Такова, примерно, картина того, что делалось в России, в её образованных кругах. Там создалась умная и сильная оппозиция против либерально-конституционных и явно вредных для России стремлений Императора Александра I. В хор оппозиции вошли все выдающиеся в России личности. С такой оппозицией приходилось считаться. Она не могла не оказать известного влияния на Государя, особенно при его вечно колеблющемся характере. Он понял, что Поццо-ди-Борго, Карамзин, Пестель и др. во многих отношениях правы. Русское чувство Монарха должно было отозваться в его груди на их искренние голоса. Безмерные домогательства поляков и финляндцев не могли также пройти для него без следа и Александр I остановил, наконец, дальнейшее дробление России, он прекратил поток своих милостей инородцам и перестал отдавать предпочтение иностранцам.
По крайней мере в разговоре с князем Адамом Чарторыйским Государь сказал: «Главная из трудностей лежит в общественном мнении России. Образ действий польской армии в наших пределах, разграбление Смоленска, Москвы и вообще целой страны, — все это пробудило старинную ненависть. Не следует забывать, что Литва, Подолия, Волынь считали и считают себя до сих пор русскими областями, и никакая логика в мире не убедит Россию уступить их под владычество иного государя, а не того, который управляет Россией».
Не одни волны реакции бушевали в России: влияние Аракчеева было велико уже в первые дни царствования Александра. Нет, в России заговорил её государственный смысл, её государственные интересы предъявили свои требования. Говорил не один Карамзин, «объявивший себя не либералистом», заговорили иностранцы Лагарп, Штейн, лорд Грей, Поццо-ди-Борго и др., заговорили передовые умы из русского либерального лагеря.
Вот этого всего не замечали финляндцы; за пределами своего края они не видели России.

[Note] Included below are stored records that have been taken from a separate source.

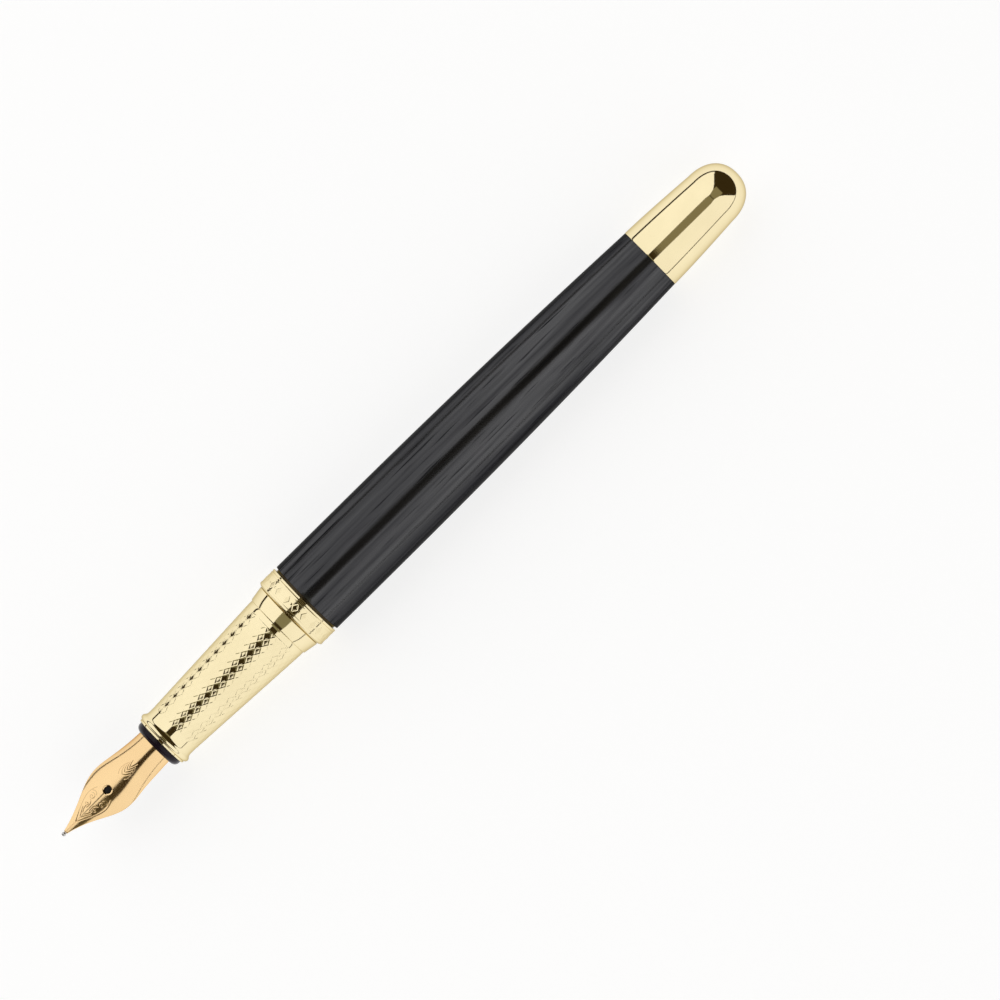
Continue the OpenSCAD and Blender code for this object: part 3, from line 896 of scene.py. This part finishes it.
stand_in(reservoir_piece(), "converter_tube", "clear")
stand_in(ferrule_piece(), "converter_ferrule", "steel")
stand_in(knob_piece(), "converter_knob", "gloss_black")
stand_in(rod_piece(), "piston_rod", "matt_black")

for node, look in (
    ("thread_bush", "dark_metal"),
    ("barrel_tube", "brass"),
    ("end_plug", "brass"),
    ("tenon_seal", "rubber"),
    ("converter_guide", "matt_black"),
    ("agitator_ball", "steel"),
    ("drive_nut", "white_plastic"),
    ("piston_seal", "rubber"),
):
    dress(frame["nodes"][node], look)

# ---------------------------------------------------------------- studio

PEN_MIDDLE = (CAD_BOX[0] + CAD_BOX[1]) / 2
PEN_CENTRE = Vector((PEN_MIDDLE.x, PEN_MIDDLE.y, AXIS_Z))
PEN_LENGTH = CAD_BOX[1].x - CAD_BOX[0].x
VIEW_ELEVATION = math.radians(81)
VIEW_ROLL = math.radians(44.65)  # the pen's slope across the picture
TO_CAMERA = Vector((0, -math.cos(VIEW_ELEVATION), math.sin(VIEW_ELEVATION)))
ACROSS = Vector((0, math.sin(VIEW_ELEVATION), math.cos(VIEW_ELEVATION)))
FRAME_WIDTH = PEN_LENGTH * 1.058  # what the picture spans at the pen
DISTANCE = PEN_LENGTH * 9.92
AIM_ALONG = PEN_LENGTH * 0.0785   # where the lens points, along the pen from its middle
EYE_ALONG = PEN_LENGTH * 0.238    # where the camera stands, along the pen from its middle
OFF_CENTRE = PEN_LENGTH * 0.0702  # how far both lie to the side of the pen

WHITE = (1.0, 1.0, 1.0)
WARM = (1.0, 0.94, 0.6)           # reflected by the grip's end
AMBER = (1.0, 0.9, 0.55)          # reflected by the finial
TENT_R, FILL_R = 1.0, 1.1         # the lights' distances from the pen's axis, in metres
LEFT_EDGE, RIGHT_EDGE = 82.2, -86.8
FILL_RADIANCE = 0.22
NEAR_FILL_HALF, FAR_FILL_HALF = 26, 18


def emitter(name, shade, strength, glow=WHITE):
    """A plain surface that gives off light."""
    look = Look(name, (shade, shade, shade), Roughness=0.9, Specular_IOR_Level=0.0)
    look.shader.inputs["Emission Color"].default_value = (*glow, 1.0)
    look.shader.inputs["Emission Strength"].default_value = strength
    look.colour(look.mix(look.noise(1.5), (shade,) * 3, (shade * 0.99,) * 3))
    return look.material


def stage_mesh(name, points, faces, material, seen_by=("camera", "diffuse", "glossy", "shadow")):
    """A piece of the studio, seen only by some kinds of ray."""
    mesh = bpy.data.meshes.new(name)
    mesh.from_pydata(points, [], faces)
    mesh.materials.append(material)
    thing = bpy.data.objects.new(name, mesh)
    bpy.context.scene.collection.objects.link(thing)
    for ray in ("camera", "diffuse", "glossy", "transmission", "shadow"):
        setattr(thing, "visible_" + ray, ray in seen_by)
    return thing


def make_stage():
    """A round pale floor, a pale wall far behind it, and a dimmer floor for reflections."""
    reach, sides, wall_top = 6.0, 96, 5.0
    ring = [(reach * math.cos(a), reach * math.sin(a)) for a in
            [2 * math.pi * k / sides for k in range(sides)]]
    stage_mesh("floor", [(x, y, 0.0) for x, y in ring], [tuple(range(sides))],
               emitter("floor_white", 0.36, 0.78), ("camera", "diffuse", "transmission"))
    points = [(x, y, z) for z in (-0.01, wall_top) for x, y in ring]
    faces = [(k, (k + 1) % sides, sides + (k + 1) % sides, sides + k) for k in range(sides)]
    stage_mesh("wall", points, faces, emitter("wall_white", 0.3, 0.8), ("camera", "transmission"))
    stage_mesh("mirrored_floor", [(x, y, -0.001) for x, y in ring], [tuple(range(sides))],
               emitter("mirrored_white", 0.3, 0.7), ("glossy",))


def tent_panel(name, plan, edge, radius, radiance, glow=WHITE):
    """A curved panel of light round the pen, with angles in degrees from straight up towards +Y.

    plan lists (place along X, first angle), and edge is the last angle all along it.
    """
    steps = 24
    points, faces = [], []
    for x, first in plan:
        for k in range(steps + 1):
            a = math.radians(first + (edge - first) * k / steps)
            points.append((x, radius * math.sin(a), AXIS_Z + radius * math.cos(a)))
    for i in range(len(plan) - 1):
        for k in range(steps):
            a = i * (steps + 1) + k
            faces.append((a, a + 1, a + steps + 2, a + steps + 1))
    stage_mesh(name, points, faces, emitter(name, 0.0, radiance, glow), ("diffuse", "glossy", "transmission"))


def make_lights():
    """A tent of light over the pen, open along a dark slot that the camera looks through."""
    world = bpy.data.worlds.new("room")
    world.use_nodes = True
    world.node_tree.nodes["Background"].inputs["Color"].default_value = (0.034, 0.023, 0.008, 1)
    bpy.context.scene.world = world
    middle = math.degrees(VIEW_ELEVATION) - 90
    # the dark slot's half width in degrees, at places along X: it flares past the finial
    slot = [(-0.95, 18.6), (-0.30, 18.6), (-0.27, 12.2), (0.14, 12.2), (0.34, 18), (0.52, 30),
            (0.70, 48), (0.85, 70), (0.95, 91)]
    tent_panel("left_light", [(x, middle + w) for x, w in slot], LEFT_EDGE, TENT_R, 1.02)
    tent_panel("right_light", [(x, middle - w) for x, w in slot], RIGHT_EDGE, TENT_R, 0.98)
    tent_panel("near_fill", [(x, middle - NEAR_FILL_HALF) for x in (-0.8, -0.28)],
               middle + NEAR_FILL_HALF, FILL_R, FILL_RADIANCE, WARM)
    tent_panel("far_fill", [(x, middle - FAR_FILL_HALF) for x in (0.13, 0.6)],
               middle + FAR_FILL_HALF, FILL_R, FILL_RADIANCE, AMBER)


def make_camera():
    """A long lens square to the pen's axis, aimed so that the pen sits off centre."""
    camera = bpy.data.cameras.new("camera")
    camera.sensor_width = 36.0
    camera.lens = camera.sensor_width * DISTANCE / FRAME_WIDTH
    camera.clip_start, camera.clip_end = 0.05, 50.0
    view = bpy.data.objects.new("camera", camera)
    aim = PEN_CENTRE + Vector((1, 0, 0)) * AIM_ALONG - ACROSS * OFF_CENTRE
    eye = PEN_CENTRE + Vector((1, 0, 0)) * EYE_ALONG - ACROSS * OFF_CENTRE
    eye += TO_CAMERA * DISTANCE
    back = (eye - aim).normalized()
    along = Vector((1, 0, 0))
    along = (along - back * along.dot(back)).normalized()
    across = back.cross(along)
    right = along * math.cos(VIEW_ROLL) - across * math.sin(VIEW_ROLL)
    up = along * math.sin(VIEW_ROLL) + across * math.cos(VIEW_ROLL)
    view.matrix_world = Matrix.Translation(eye) @ Matrix((right, up, back)).transposed().to_4x4()
    bpy.context.scene.collection.objects.link(view)
    bpy.context.scene.camera = view


make_stage()
make_lights()
make_camera()
bpy.context.scene.view_settings.view_transform = "Standard"
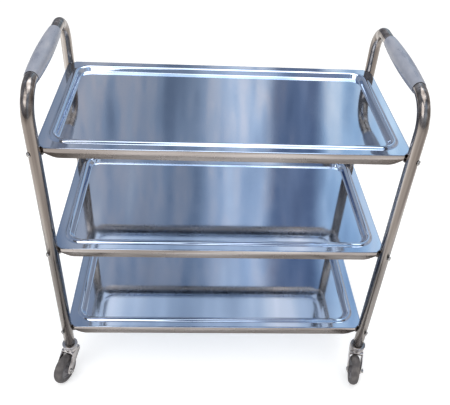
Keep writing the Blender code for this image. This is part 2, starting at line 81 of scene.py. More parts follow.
# What the polished steel sees of the room: pale walls with a dark doorway to the right, long
# folds of curtain, and a ceiling that darkens overhead.
ROOM_WALLS = [(0.00, (0.42, 0.45, 0.50)), (0.06, (0.84, 0.90, 0.97)), (0.115, (0.86, 0.91, 0.97)),
              (0.135, (0.24, 0.28, 0.37)), (0.20, (0.26, 0.31, 0.42)), (0.225, (0.74, 0.88, 0.98)),
              (0.36, (0.60, 0.80, 0.95)), (0.50, (0.62, 0.66, 0.72)), (0.90, (0.52, 0.50, 0.48))]
CURTAIN_TONES = [(0.36, (0.52, 0.58, 0.68)), (0.47, (0.80, 0.87, 0.96)), (0.53, (1.22, 1.08, 1.02)),
                 (0.58, (0.90, 0.93, 0.98)), (0.66, (1.30, 1.22, 1.16))]
CEILING_TONES = [(0.10, (0.66, 0.66, 0.68)), (0.36, (1.0, 1.0, 1.0)), (0.62, (0.84, 0.90, 0.98)),
                 (0.85, (0.62, 0.70, 0.82))]


def add_node(tree, kind, **inputs):
    """A shader node with its unlinked sockets set; spaces in their names are written as _."""
    made = tree.nodes.new(kind)
    for key, value in inputs.items():
        made.inputs[key.replace("_", " ")].default_value = value
    return made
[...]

Продолжая устанавливать причины неудач финляндцев в конституционном вопросе, необходимо обратиться к личным воззрениям Императора Александра на представительный образ правления, чтобы не «произвести расчета без хозяина». Первая и главнейшая причина, о которую сокрушились планы конституции — характер Александра I.
Сложный вопрос о том, как понималась конституция русским правительством в начале царствования и насколько Александр I фактически допустил ограничение своей власти, требует нескольких справок.
M. А. Фон-Визин сообщает рассказ, будто Панин, Пален и др. вожди мартовского заговора хотели заставить Александра I в момент восшествия на престол принять акт, ограничивающий самодержавие, но что Талызин, командир Преображенского полка, которому было известно это намерение, убедил Александра не соглашаться на требование заговорщиков. Князь П. В. Долгоруков в своей книге «Правда о России» сообщает подобный же рассказ, но приписывает требование сохранения самодержавия не одному только Талызину, а также ген.-ад. Уварову и адъютанту Александра, кн. П. М. Волконскому.
Нет никакого сомнения в том, что Император Александр Павлович в первые годы своего царствования был приверженцем свободных конституционных учреждений и что мысль о введении реформы правительственных учреждений на европейский лад входила в его программу.
В 1797 г. Император Александр I писал Лагарпу: «Это письмо (от 27 сентября — 18 октября) будет вручено Вам г. Новосильцевым, который едет специально для того, чтобы посетить Вас и просить у Вас совета и указаний относительно обстоятельства чрезвычайной важности: создания счастья России посредством введения свободной конституции («en у établissant une constitution libre»). Когда придет мой черед, тогда нужно будет стараться, само собою разумеется постепенно, образовать народное представительство». Не раз, затем, Александр I высказывал, что одному человеку невозможно управлять государством, что наследственность престола — установление несправедливое, что верховная власть должна даваться не случайностью рождения, а голосованием народа.
Очевидно, что тут сказалось наставление Лагарпа, который по словам профессора Сухомлинова, говорил Александру I: «было бы нелепо предполагать, что Творец бесчисленного множества светил небесных дал некоторым людям право располагать по своему произволу судьбою всего остального человечества.
Встретившись в Париже с Талейраном, Император говорил о себе, как о человеке всегда верном «либеральным идеям», коих не намеревался покинуть. В Лайбахе он заявил: «Я люблю конституционные учреждения и думаю, что всякий порядочный человек должен их любить». «Поверите ли, — заявил с удивлением Наполеон I графине Шуазель Гуфье: — что мне пришлось во время свидания в Эрфурте оспаривать мнение Александра I, что избирательное правительство гораздо лучше преемственного».